**Exercise task:** Print the listing below exactly.

**Entries with model source code:**

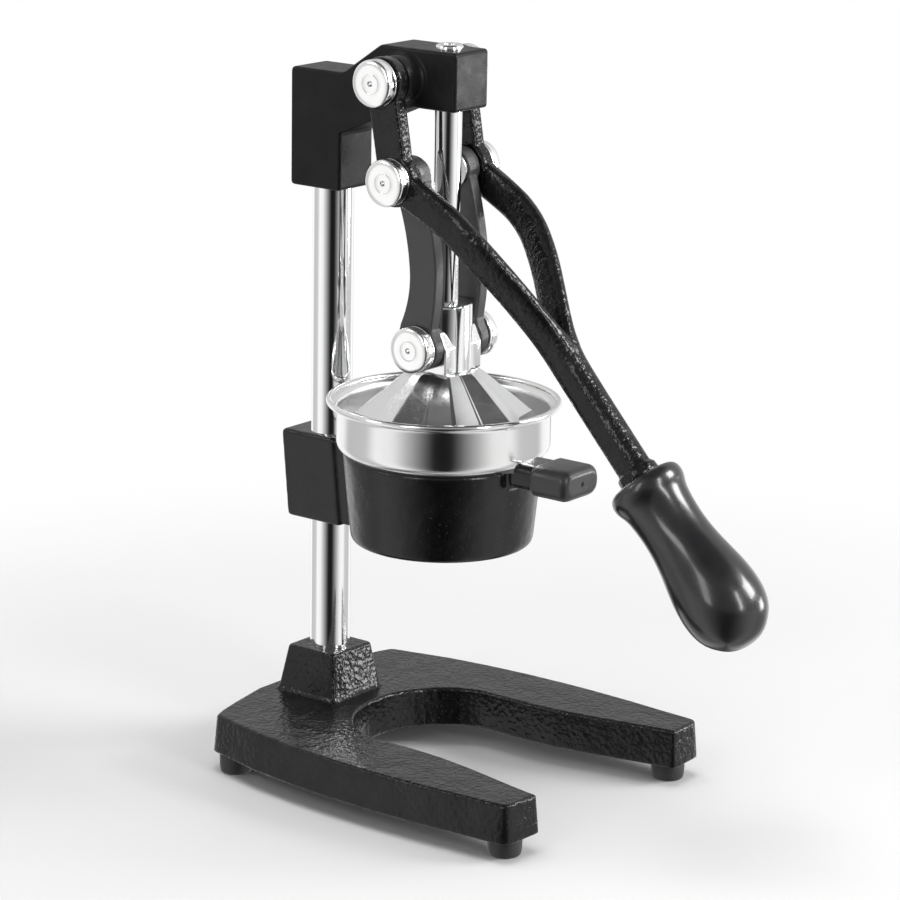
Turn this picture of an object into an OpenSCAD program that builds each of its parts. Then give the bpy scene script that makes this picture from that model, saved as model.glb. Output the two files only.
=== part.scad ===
// Hand lever citrus press: horseshoe base, chrome post, cast head with a
// sliding centre rod, forked lever, bowed links, fluted press cone and a
// stainless bowl held by a cast bracket. Units mm, +Z up, the front is -Y.

/* [Base] */
// Height of the cast horseshoe slab without its feet
base_h = 21.7; // [19:0.1:24]
// Height of the rubber feet below the slab
foot_h = 11.1; // [9:0.1:13]
// Diameter of a rubber foot
foot_d = 19; // [16:0.5:20]
// Height of the pedestal that holds the post
ped_h = 26.7; // [22:0.1:32]

/* [Post] */
// Diameter of the rear post
post_d = 23; // [20:0.5:24]
// Distance of the post axis behind the bowl axis
post_y = 80; // [79:0.5:82]

/* [Head] */
// Width of the head casting
head_w = 29; // [26:0.5:29]
// Height of the top of the nose above the floor
head_top = 411.5; // [409:0.5:413]
// Height of the front face of the nose
nose_h = 32; // [29:0.5:33]
// Diameter of the round bosses that carry the upper pivots
boss_d = 26; // [22:0.5:26]

/* [Rod and carriage] */
// Diameter of the sliding centre rod
rod_d = 15; // [13:0.5:15]
// Outside diameter of the hub the rod stands in
hub_d = 30; // [28:0.5:31]

/* [Pivots] */
// Diameter of the large round bolt heads
cap_d = 25.6; // [23:0.2:26]
// Thickness of the large round bolt heads
cap_t = 7.8; // [6.5:0.1:7.8]

/* [Lever] */
// Depth of the lever arm seen from the side
arm_t = 19; // [17:0.5:20]
// Width of one fork arm seen from the front
arm_w = 9.5; // [8.5:0.5:9.5]

/* [Links] */
// Thickness of a link plate
link_t = 7.5; // [6:0.5:7.5]
// Width of a link halfway along
link_w = 18.4; // [16:0.2:20]
// How far a link bows forward of the line between its eyes
link_bow = 6.8; // [4:0.2:8]

/* [Bowl and bracket] */
// Outside diameter of the rolled bowl rim
rim_d = 130; // [129:0.5:131]
// Outside diameter of the straight bowl wall
bowl_d = 118.6; // [117:0.2:119.6]
// Sheet thickness of the bowl and strainer
sheet = 1.2; // [1:0.1:1.4]
// Upper outside diameter of the bracket ring
ring_d = 110.8; // [109:0.2:112]

/* [Press cone] */
// Diameter over the ridges at the foot of the cone
cone_d = 100; // [96:1:104]
// Number of pleats round the cone
pleats = 8; // [6:1:12]

/* [Grip] */
// Length of the grip
grip_l = 104; // [96:1:112]
// Largest diameter of the grip
bulb_d = 46.5; // [43:0.5:48]
// Diameter of the grip at its neck
neck_d = 35; // [32:0.5:37]

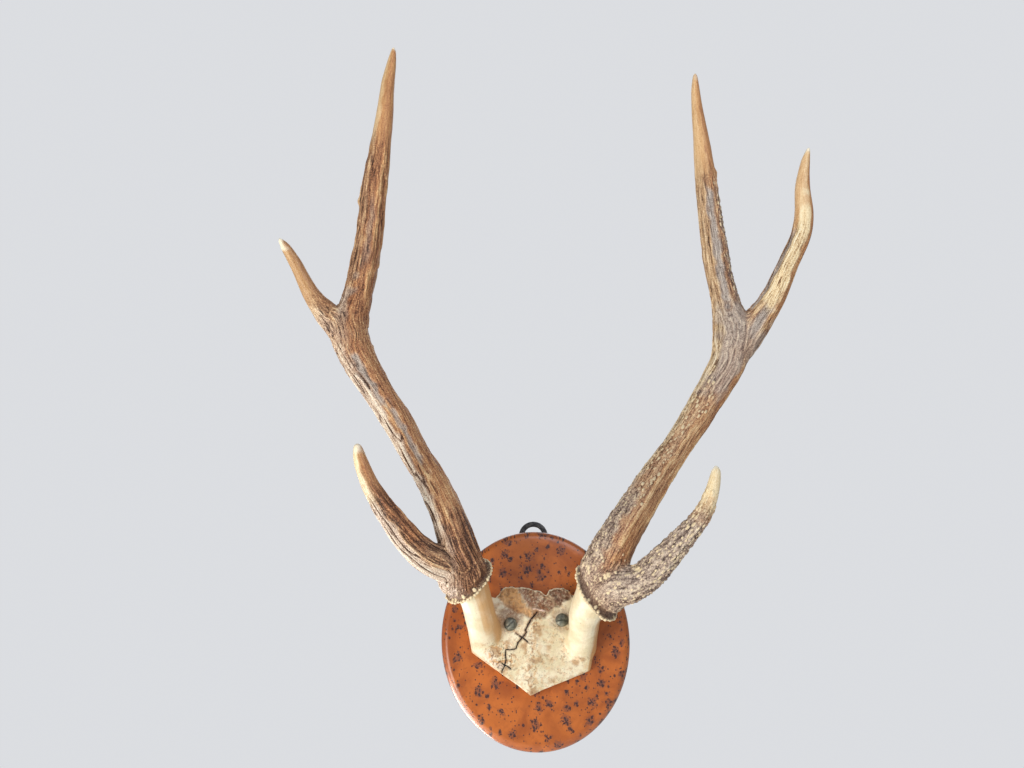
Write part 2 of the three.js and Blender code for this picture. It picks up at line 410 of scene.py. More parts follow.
def store(piece: Piece, name: str, values: Array) -> None:
    """Keeps numbers or vectors with a piece's vertices for its material to read.

    Args:
        piece: The piece.
        name: The attribute's name.
        values: One number or one row of three for each vertex.
    """
    kind, key = ("FLOAT", "value") if values.ndim == 1 else ("FLOAT_VECTOR", "vector")
    attribute = piece.data.attributes.new(name, kind, "POINT")
    attribute.data.foreach_set(key, values.astype(np.float32).ravel())


def slab(name: str, edge: Sequence[Pair], back: float, front: float) -> Piece:
    """A flat solid that lies along the wall.

    Args:
        name: The piece's name.
        edge: Its outline: right and up, in millimetres.
        back: The distance of its back from the wall.
        front: The distance of its front from the wall.

    Returns:
        The solid, at its place.
    """
    choose()
    bpy.ops.mesh.primitive_circle_add(vertices=len(edge), radius=MM, fill_type="NGON")
    piece = bpy.context.object
    piece.name = name
    for vertex, (right, up) in zip(piece.data.vertices, edge):
        vertex.co = (right * MM, -back * MM, up * MM)
    open_mesh(piece)
    bpy.ops.mesh.extrude_region_move(TRANSFORM_OT_translate={"value": (0, (back - front) * MM, 0)})
    bpy.ops.object.mode_set(mode="OBJECT")
    face_outwards(piece)
    return piece


def select_faces(piece: Piece, near: Array) -> None:
    """Goes to edit mode with only some faces selected.

    Args:
        piece: The mesh piece.
        near: For each point, whether the faces at it are selected.
    """
    open_mesh(piece, "DESELECT")
    bpy.ops.object.mode_set(mode="OBJECT")
    corners = np.empty(len(piece.data.loops), np.int32)
    piece.data.loops.foreach_get("vertex_index", corners)
    starts = np.empty(len(piece.data.polygons), np.int32)
    piece.data.polygons.foreach_get("loop_start", starts)
    piece.data.polygons.foreach_set("select", np.logical_or.reduceat(near[corners], starts))
    bpy.ops.object.mode_set(mode="EDIT")
    bpy.ops.mesh.select_mode(type="FACE")


def relax(piece: Piece, weights: Array, rounds: int) -> None:
    """Smooths a piece where its weights say.

    Args:
        piece: The piece.
        weights: How far each vertex takes part, from 0 to 1.
        rounds: How often the smoothing is repeated.
    """
    group = piece.vertex_groups.new(name="relax")
    steps = np.round(weights * RELAX_LEVELS).astype(int)
    for step in range(1, RELAX_LEVELS + 1):
        members = np.flatnonzero(steps == step).tolist()
        if members:
            group.add(members, step / RELAX_LEVELS, "REPLACE")
    modify(piece, "SMOOTH", factor=0.5, iterations=rounds, vertex_group="relax")
    piece.vertex_groups.remove(piece.vertex_groups["relax"])


def finish_piece(
    piece: Piece,
    material: bpy.types.Material,
    nodes: Iterable[str] = (),
    smooth_below: float | None = None,
) -> Piece:
    """Dresses a piece and ties it to the frame.

    Args:
        piece: The piece, at its place.
        material: Its finish.
        nodes: The CAD nodes that it stands for.
        smooth_below: The angle in degrees under which edges shade smooth, or None for all of them.

    Returns:
        The same piece.
    """
    piece.data.materials.clear()
    piece.data.materials.append(material)
    choose(piece)
    if smooth_below is None:
        bpy.ops.object.shade_smooth()
    else:
        bpy.ops.object.shade_smooth_by_angle(angle=math.radians(smooth_below))
    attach(piece, BODY)
    if nodes:
        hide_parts(*nodes)
    piece.data.calc_loop_triangles()
    log.info("%s: %d triangles", piece.name, len(piece.data.loop_triangles))
    return piece


# ---- Materials ----


def tone(red: int, green: int, blue: int) -> tuple[float, float, float, float]:
    """A screen colour from 0 to 255 as the shader's own linear colour.

    Args:
        red: The red part.
        green: The green part.
        blue: The blue part.

    Returns:
        Red, green, blue and 1, each from 0 to 1.
    """
    parts = [c / 255 for c in (red, green, blue)]
    linear = [c / 12.92 if c <= 0.04045 else ((c + 0.055) / 1.055) ** 2.4 for c in parts]
    return (*linear, 1.0)


def tones(*colours: tuple[int, int, int]) -> tuple:
    """Several screen colours, each as tone gives it."""
    return tuple(tone(*colour) for colour in colours)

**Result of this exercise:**
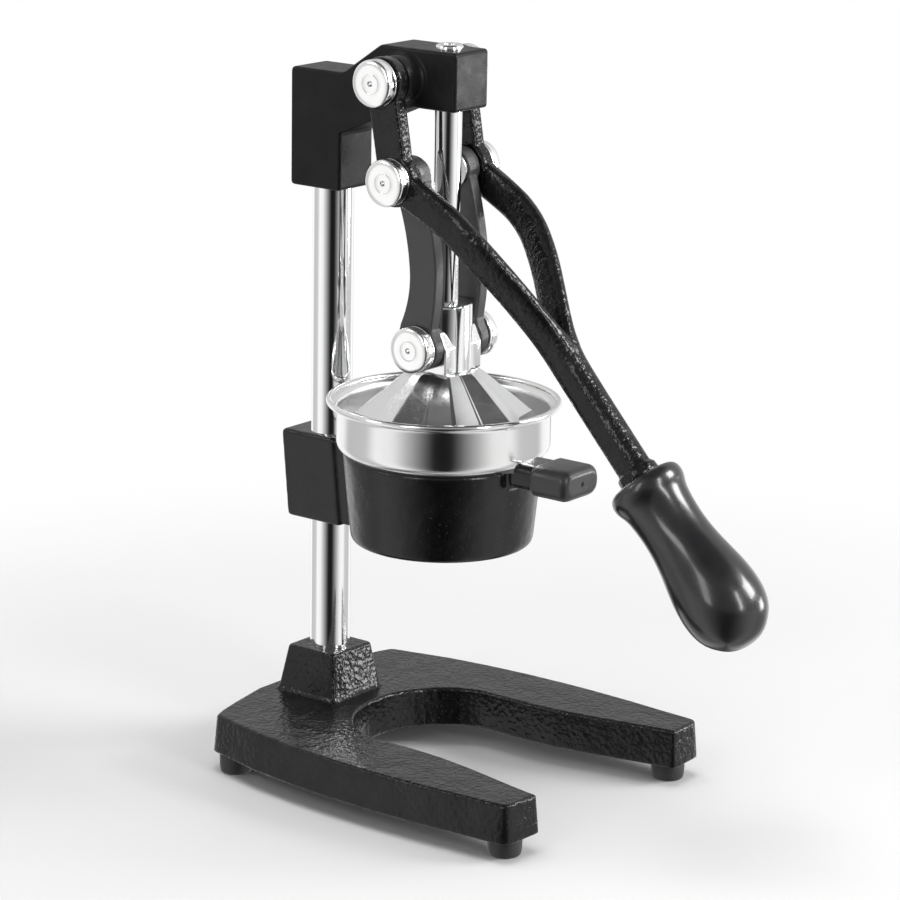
Turn this picture of an object into an OpenSCAD program that builds each of its parts. Then give the bpy scene script that makes this picture from that model, saved as model.glb. Output the two files only.
=== part.scad ===
// Hand lever citrus press: horseshoe base, chrome post, cast head with a
// sliding centre rod, forked lever, bowed links, fluted press cone and a
// stainless bowl held by a cast bracket. Units mm, +Z up, the front is -Y.

/* [Base] */
// Height of the cast horseshoe slab without its feet
base_h = 21.7; // [19:0.1:24]
// Height of the rubber feet below the slab
foot_h = 11.1; // [9:0.1:13]
// Diameter of a rubber foot
foot_d = 19; // [16:0.5:20]
// Height of the pedestal that holds the post
ped_h = 26.7; // [22:0.1:32]

/* [Post] */
// Diameter of the rear post
post_d = 23; // [20:0.5:24]
// Distance of the post axis behind the bowl axis
post_y = 80; // [79:0.5:82]

/* [Head] */
// Width of the head casting
head_w = 29; // [26:0.5:29]
// Height of the top of the nose above the floor
head_top = 411.5; // [409:0.5:413]
// Height of the front face of the nose
nose_h = 32; // [29:0.5:33]
// Diameter of the round bosses that carry the upper pivots
boss_d = 26; // [22:0.5:26]

/* [Rod and carriage] */
// Diameter of the sliding centre rod
rod_d = 15; // [13:0.5:15]
// Outside diameter of the hub the rod stands in
hub_d = 30; // [28:0.5:31]

/* [Pivots] */
// Diameter of the large round bolt heads
cap_d = 25.6; // [23:0.2:26]
// Thickness of the large round bolt heads
cap_t = 7.8; // [6.5:0.1:7.8]

/* [Lever] */
// Depth of the lever arm seen from the side
arm_t = 19; // [17:0.5:20]
// Width of one fork arm seen from the front
arm_w = 9.5; // [8.5:0.5:9.5]

/* [Links] */
// Thickness of a link plate
link_t = 7.5; // [6:0.5:7.5]
// Width of a link halfway along
link_w = 18.4; // [16:0.2:20]
// How far a link bows forward of the line between its eyes
link_bow = 6.8; // [4:0.2:8]

/* [Bowl and bracket] */
// Outside diameter of the rolled bowl rim
rim_d = 130; // [129:0.5:131]
// Outside diameter of the straight bowl wall
bowl_d = 118.6; // [117:0.2:119.6]
// Sheet thickness of the bowl and strainer
sheet = 1.2; // [1:0.1:1.4]
// Upper outside diameter of the bracket ring
ring_d = 110.8; // [109:0.2:112]

/* [Press cone] */
// Diameter over the ridges at the foot of the cone
cone_d = 100; // [96:1:104]
// Number of pleats round the cone
pleats = 8; // [6:1:12]

/* [Grip] */
// Length of the grip
grip_l = 104; // [96:1:112]
// Largest diameter of the grip
bulb_d = 46.5; // [43:0.5:48]
// Diameter of the grip at its neck
neck_d = 35; // [32:0.5:37]

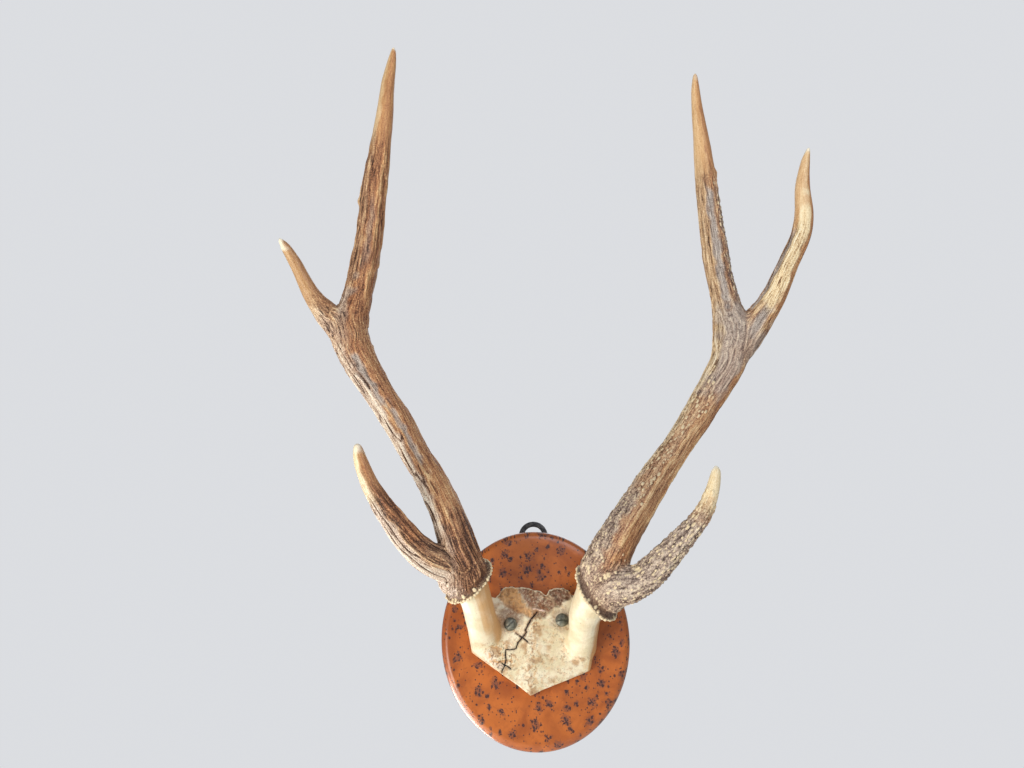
Write part 2 of the three.js and Blender code for this picture. It picks up at line 410 of scene.py. More parts follow.
def store(piece: Piece, name: str, values: Array) -> None:
    """Keeps numbers or vectors with a piece's vertices for its material to read.

    Args:
        piece: The piece.
        name: The attribute's name.
        values: One number or one row of three for each vertex.
    """
    kind, key = ("FLOAT", "value") if values.ndim == 1 else ("FLOAT_VECTOR", "vector")
    attribute = piece.data.attributes.new(name, kind, "POINT")
    attribute.data.foreach_set(key, values.astype(np.float32).ravel())


def slab(name: str, edge: Sequence[Pair], back: float, front: float) -> Piece:
    """A flat solid that lies along the wall.

    Args:
        name: The piece's name.
        edge: Its outline: right and up, in millimetres.
        back: The distance of its back from the wall.
        front: The distance of its front from the wall.

    Returns:
        The solid, at its place.
    """
    choose()
    bpy.ops.mesh.primitive_circle_add(vertices=len(edge), radius=MM, fill_type="NGON")
    piece = bpy.context.object
    piece.name = name
    for vertex, (right, up) in zip(piece.data.vertices, edge):
        vertex.co = (right * MM, -back * MM, up * MM)
    open_mesh(piece)
    bpy.ops.mesh.extrude_region_move(TRANSFORM_OT_translate={"value": (0, (back - front) * MM, 0)})
    bpy.ops.object.mode_set(mode="OBJECT")
    face_outwards(piece)
    return piece


def select_faces(piece: Piece, near: Array) -> None:
    """Goes to edit mode with only some faces selected.

    Args:
        piece: The mesh piece.
        near: For each point, whether the faces at it are selected.
    """
    open_mesh(piece, "DESELECT")
    bpy.ops.object.mode_set(mode="OBJECT")
    corners = np.empty(len(piece.data.loops), np.int32)
    piece.data.loops.foreach_get("vertex_index", corners)
    starts = np.empty(len(piece.data.polygons), np.int32)
    piece.data.polygons.foreach_get("loop_start", starts)
    piece.data.polygons.foreach_set("select", np.logical_or.reduceat(near[corners], starts))
    bpy.ops.object.mode_set(mode="EDIT")
    bpy.ops.mesh.select_mode(type="FACE")


def relax(piece: Piece, weights: Array, rounds: int) -> None:
    """Smooths a piece where its weights say.

    Args:
        piece: The piece.
        weights: How far each vertex takes part, from 0 to 1.
        rounds: How often the smoothing is repeated.
    """
    group = piece.vertex_groups.new(name="relax")
    steps = np.round(weights * RELAX_LEVELS).astype(int)
    for step in range(1, RELAX_LEVELS + 1):
        members = np.flatnonzero(steps == step).tolist()
        if members:
            group.add(members, step / RELAX_LEVELS, "REPLACE")
    modify(piece, "SMOOTH", factor=0.5, iterations=rounds, vertex_group="relax")
    piece.vertex_groups.remove(piece.vertex_groups["relax"])


def finish_piece(
    piece: Piece,
    material: bpy.types.Material,
    nodes: Iterable[str] = (),
    smooth_below: float | None = None,
) -> Piece:
    """Dresses a piece and ties it to the frame.

    Args:
        piece: The piece, at its place.
        material: Its finish.
        nodes: The CAD nodes that it stands for.
        smooth_below: The angle in degrees under which edges shade smooth, or None for all of them.

    Returns:
        The same piece.
    """
    piece.data.materials.clear()
    piece.data.materials.append(material)
    choose(piece)
    if smooth_below is None:
        bpy.ops.object.shade_smooth()
    else:
        bpy.ops.object.shade_smooth_by_angle(angle=math.radians(smooth_below))
    attach(piece, BODY)
    if nodes:
        hide_parts(*nodes)
    piece.data.calc_loop_triangles()
    log.info("%s: %d triangles", piece.name, len(piece.data.loop_triangles))
    return piece


# ---- Materials ----


def tone(red: int, green: int, blue: int) -> tuple[float, float, float, float]:
    """A screen colour from 0 to 255 as the shader's own linear colour.

    Args:
        red: The red part.
        green: The green part.
        blue: The blue part.

    Returns:
        Red, green, blue and 1, each from 0 to 1.
    """
    parts = [c / 255 for c in (red, green, blue)]
    linear = [c / 12.92 if c <= 0.04045 else ((c + 0.055) / 1.055) ** 2.4 for c in parts]
    return (*linear, 1.0)


def tones(*colours: tuple[int, int, int]) -> tuple:
    """Several screen colours, each as tone gives it."""
    return tuple(tone(*colour) for colour in colours)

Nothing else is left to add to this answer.